> OBJECTIVE: Make an exact copy of the lines below.

> DATASET SECTION:
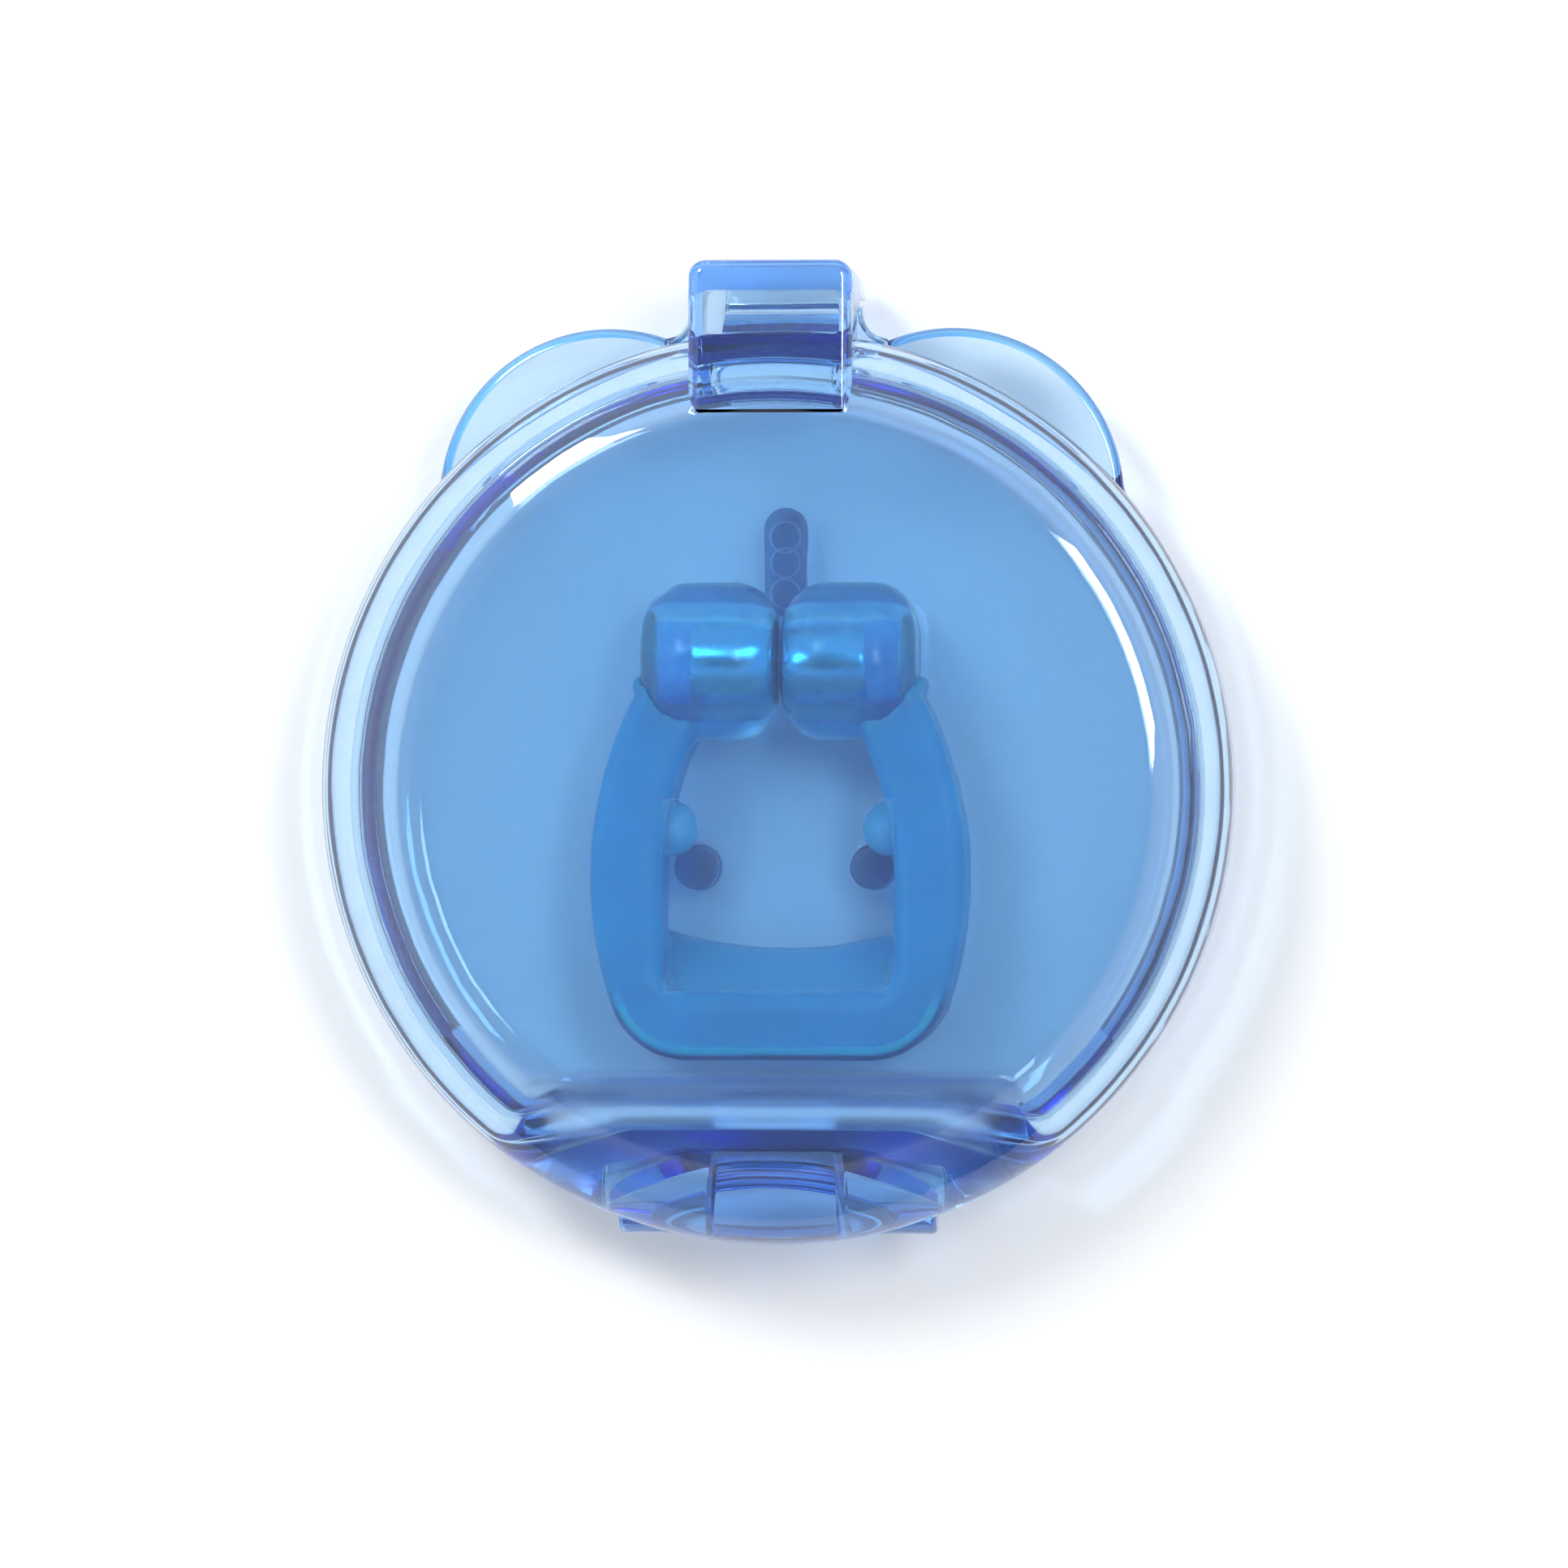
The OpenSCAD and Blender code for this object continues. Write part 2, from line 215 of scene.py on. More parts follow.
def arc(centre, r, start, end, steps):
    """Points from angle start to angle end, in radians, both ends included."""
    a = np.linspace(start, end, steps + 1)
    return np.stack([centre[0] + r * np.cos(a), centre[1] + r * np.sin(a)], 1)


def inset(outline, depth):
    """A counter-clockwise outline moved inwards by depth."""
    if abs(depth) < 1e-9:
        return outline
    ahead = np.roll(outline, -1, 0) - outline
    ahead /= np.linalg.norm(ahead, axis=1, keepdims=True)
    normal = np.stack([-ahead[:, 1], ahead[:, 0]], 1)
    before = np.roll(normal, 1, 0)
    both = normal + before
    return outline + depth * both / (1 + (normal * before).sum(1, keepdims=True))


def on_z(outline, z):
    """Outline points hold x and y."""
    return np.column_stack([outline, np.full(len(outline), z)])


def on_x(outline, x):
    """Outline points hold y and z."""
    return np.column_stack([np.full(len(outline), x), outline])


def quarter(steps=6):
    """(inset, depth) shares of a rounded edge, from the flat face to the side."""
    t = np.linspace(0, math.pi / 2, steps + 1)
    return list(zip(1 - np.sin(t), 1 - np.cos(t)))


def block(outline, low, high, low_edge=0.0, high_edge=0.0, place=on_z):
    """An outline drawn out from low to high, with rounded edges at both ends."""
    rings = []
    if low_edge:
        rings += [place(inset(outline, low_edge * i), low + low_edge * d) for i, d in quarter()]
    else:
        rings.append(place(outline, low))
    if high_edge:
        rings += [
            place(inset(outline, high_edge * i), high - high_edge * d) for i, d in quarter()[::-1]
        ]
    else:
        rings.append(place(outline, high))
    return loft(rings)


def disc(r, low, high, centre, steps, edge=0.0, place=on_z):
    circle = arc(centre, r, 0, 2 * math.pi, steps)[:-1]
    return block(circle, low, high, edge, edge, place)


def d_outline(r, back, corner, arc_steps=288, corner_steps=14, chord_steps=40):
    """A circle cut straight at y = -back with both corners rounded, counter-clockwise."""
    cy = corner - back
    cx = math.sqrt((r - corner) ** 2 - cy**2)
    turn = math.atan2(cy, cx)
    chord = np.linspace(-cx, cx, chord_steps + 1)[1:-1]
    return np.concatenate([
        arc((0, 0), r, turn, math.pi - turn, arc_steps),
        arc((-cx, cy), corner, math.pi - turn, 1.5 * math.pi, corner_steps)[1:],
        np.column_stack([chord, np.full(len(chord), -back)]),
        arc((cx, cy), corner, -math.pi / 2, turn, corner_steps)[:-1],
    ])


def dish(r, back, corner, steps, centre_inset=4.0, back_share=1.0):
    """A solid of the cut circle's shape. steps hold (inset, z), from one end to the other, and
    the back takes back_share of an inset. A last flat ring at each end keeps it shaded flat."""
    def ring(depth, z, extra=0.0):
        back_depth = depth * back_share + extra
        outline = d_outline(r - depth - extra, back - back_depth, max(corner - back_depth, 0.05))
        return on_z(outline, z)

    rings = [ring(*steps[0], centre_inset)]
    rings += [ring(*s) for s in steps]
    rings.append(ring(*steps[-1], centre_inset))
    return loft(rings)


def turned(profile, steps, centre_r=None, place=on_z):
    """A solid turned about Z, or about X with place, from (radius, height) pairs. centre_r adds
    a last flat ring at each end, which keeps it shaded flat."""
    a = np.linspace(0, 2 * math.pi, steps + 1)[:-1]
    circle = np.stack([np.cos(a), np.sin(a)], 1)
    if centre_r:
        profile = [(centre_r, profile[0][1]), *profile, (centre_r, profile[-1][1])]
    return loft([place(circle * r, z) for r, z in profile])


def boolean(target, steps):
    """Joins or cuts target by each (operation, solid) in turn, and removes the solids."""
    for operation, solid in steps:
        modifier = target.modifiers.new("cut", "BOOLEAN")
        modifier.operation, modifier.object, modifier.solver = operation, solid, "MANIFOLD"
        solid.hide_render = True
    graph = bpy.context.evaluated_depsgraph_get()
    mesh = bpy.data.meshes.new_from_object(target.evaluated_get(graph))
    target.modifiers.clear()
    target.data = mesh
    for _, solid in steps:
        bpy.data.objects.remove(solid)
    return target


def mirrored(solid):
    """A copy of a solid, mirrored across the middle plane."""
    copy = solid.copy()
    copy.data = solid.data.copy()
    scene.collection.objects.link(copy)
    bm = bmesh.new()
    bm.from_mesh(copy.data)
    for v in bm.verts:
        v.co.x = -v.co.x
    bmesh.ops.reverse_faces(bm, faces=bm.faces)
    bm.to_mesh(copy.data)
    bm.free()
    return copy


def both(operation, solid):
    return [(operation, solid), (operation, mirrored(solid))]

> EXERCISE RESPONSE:
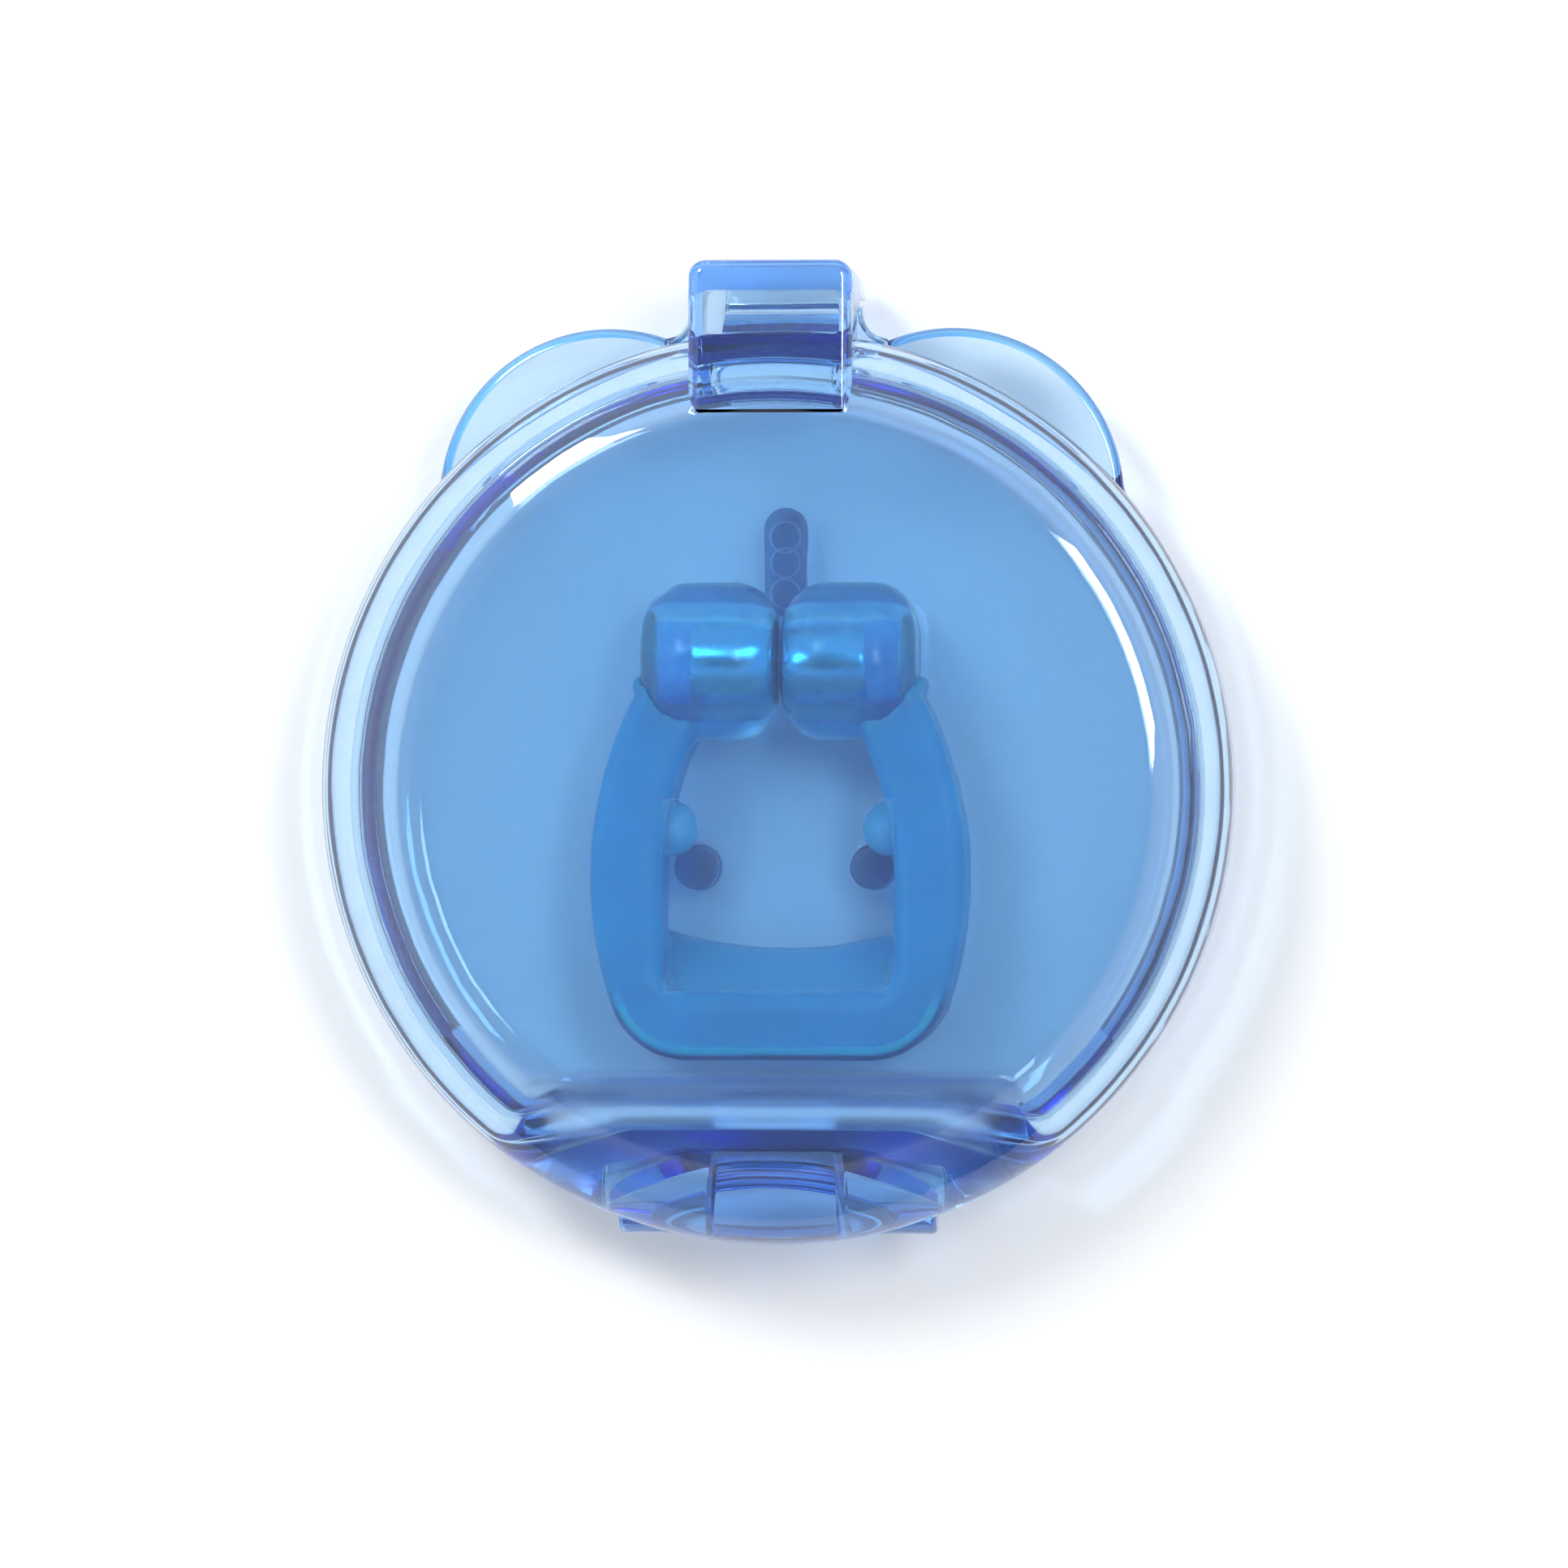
The OpenSCAD and Blender code for this object continues. Write part 2, from line 215 of scene.py on. More parts follow.
def arc(centre, r, start, end, steps):
    """Points from angle start to angle end, in radians, both ends included."""
    a = np.linspace(start, end, steps + 1)
    return np.stack([centre[0] + r * np.cos(a), centre[1] + r * np.sin(a)], 1)


def inset(outline, depth):
    """A counter-clockwise outline moved inwards by depth."""
    if abs(depth) < 1e-9:
        return outline
    ahead = np.roll(outline, -1, 0) - outline
    ahead /= np.linalg.norm(ahead, axis=1, keepdims=True)
    normal = np.stack([-ahead[:, 1], ahead[:, 0]], 1)
    before = np.roll(normal, 1, 0)
    both = normal + before
    return outline + depth * both / (1 + (normal * before).sum(1, keepdims=True))


def on_z(outline, z):
    """Outline points hold x and y."""
    return np.column_stack([outline, np.full(len(outline), z)])


def on_x(outline, x):
    """Outline points hold y and z."""
    return np.column_stack([np.full(len(outline), x), outline])


def quarter(steps=6):
    """(inset, depth) shares of a rounded edge, from the flat face to the side."""
    t = np.linspace(0, math.pi / 2, steps + 1)
    return list(zip(1 - np.sin(t), 1 - np.cos(t)))


def block(outline, low, high, low_edge=0.0, high_edge=0.0, place=on_z):
    """An outline drawn out from low to high, with rounded edges at both ends."""
    rings = []
    if low_edge:
        rings += [place(inset(outline, low_edge * i), low + low_edge * d) for i, d in quarter()]
    else:
        rings.append(place(outline, low))
    if high_edge:
        rings += [
            place(inset(outline, high_edge * i), high - high_edge * d) for i, d in quarter()[::-1]
        ]
    else:
        rings.append(place(outline, high))
    return loft(rings)


def disc(r, low, high, centre, steps, edge=0.0, place=on_z):
    circle = arc(centre, r, 0, 2 * math.pi, steps)[:-1]
    return block(circle, low, high, edge, edge, place)


def d_outline(r, back, corner, arc_steps=288, corner_steps=14, chord_steps=40):
    """A circle cut straight at y = -back with both corners rounded, counter-clockwise."""
    cy = corner - back
    cx = math.sqrt((r - corner) ** 2 - cy**2)
    turn = math.atan2(cy, cx)
    chord = np.linspace(-cx, cx, chord_steps + 1)[1:-1]
    return np.concatenate([
        arc((0, 0), r, turn, math.pi - turn, arc_steps),
        arc((-cx, cy), corner, math.pi - turn, 1.5 * math.pi, corner_steps)[1:],
        np.column_stack([chord, np.full(len(chord), -back)]),
        arc((cx, cy), corner, -math.pi / 2, turn, corner_steps)[:-1],
    ])


def dish(r, back, corner, steps, centre_inset=4.0, back_share=1.0):
    """A solid of the cut circle's shape. steps hold (inset, z), from one end to the other, and
    the back takes back_share of an inset. A last flat ring at each end keeps it shaded flat."""
    def ring(depth, z, extra=0.0):
        back_depth = depth * back_share + extra
        outline = d_outline(r - depth - extra, back - back_depth, max(corner - back_depth, 0.05))
        return on_z(outline, z)

    rings = [ring(*steps[0], centre_inset)]
    rings += [ring(*s) for s in steps]
    rings.append(ring(*steps[-1], centre_inset))
    return loft(rings)


def turned(profile, steps, centre_r=None, place=on_z):
    """A solid turned about Z, or about X with place, from (radius, height) pairs. centre_r adds
    a last flat ring at each end, which keeps it shaded flat."""
    a = np.linspace(0, 2 * math.pi, steps + 1)[:-1]
    circle = np.stack([np.cos(a), np.sin(a)], 1)
    if centre_r:
        profile = [(centre_r, profile[0][1]), *profile, (centre_r, profile[-1][1])]
    return loft([place(circle * r, z) for r, z in profile])


def boolean(target, steps):
    """Joins or cuts target by each (operation, solid) in turn, and removes the solids."""
    for operation, solid in steps:
        modifier = target.modifiers.new("cut", "BOOLEAN")
        modifier.operation, modifier.object, modifier.solver = operation, solid, "MANIFOLD"
        solid.hide_render = True
    graph = bpy.context.evaluated_depsgraph_get()
    mesh = bpy.data.meshes.new_from_object(target.evaluated_get(graph))
    target.modifiers.clear()
    target.data = mesh
    for _, solid in steps:
        bpy.data.objects.remove(solid)
    return target


def mirrored(solid):
    """A copy of a solid, mirrored across the middle plane."""
    copy = solid.copy()
    copy.data = solid.data.copy()
    scene.collection.objects.link(copy)
    bm = bmesh.new()
    bm.from_mesh(copy.data)
    for v in bm.verts:
        v.co.x = -v.co.x
    bmesh.ops.reverse_faces(bm, faces=bm.faces)
    bm.to_mesh(copy.data)
    bm.free()
    return copy


def both(operation, solid):
    return [(operation, solid), (operation, mirrored(solid))]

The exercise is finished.